Is Money the Issue?

 After reading and analyzing satire: “The Diamond as Big as the Ritz” by F. Scott Fitzgerald, exaggeration is used to illustrate the big-picture idea that is present in most of Fitzgerald’s work (that money is the root of most problems). Personally, I connected this to the media today, and how it works now, more than ever, to promote consumerism through social media. 

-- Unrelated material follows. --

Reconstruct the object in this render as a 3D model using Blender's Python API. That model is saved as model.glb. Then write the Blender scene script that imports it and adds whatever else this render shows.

 Today in the media, lifestyles and materialistic-status items are shown VERY excessively, almost in an exaggerated way. This is to keep these ideas present in the minds of youth and other impressionable members of society. In a similar way, DBR also describes life in an obviously exaggerated fashion. By doing this, the point of the short story comes across extremely clearly. Coherently, social media advertising shown in dramatic amounts in order for people to become more consumeristic. After people spend time being influenced by these idealistic things, they become obsessed with money in order to purchase such things. 

 

This leads to the idea that money is the root of most problems. Whilst people are comparing themselves on social media, they are becoming more obsessed with the need for money, falsely believing that it will be able to buy themselves happiness and acceptance from the materialistic items advertised on social media. This inevitably leads to a hopeless, endless cycle of never feeling satisfied, and always chasing the things that we don’t have.

 

In relation to F. Scott Fitzgerald’s work, the idea of always wanting the things we don’t have ties into the themes present in The Great Gatsby. In the Great Gatsby, Gatsby is constantly chasing the idea of having Daisy, which he likely only wants because she is married to somebody else. He uses his money to try and win her over, and it eventually leads to his murder. This is just one more example of how money causes so many problems in so many lives, both fictional, factual, and right now in our society.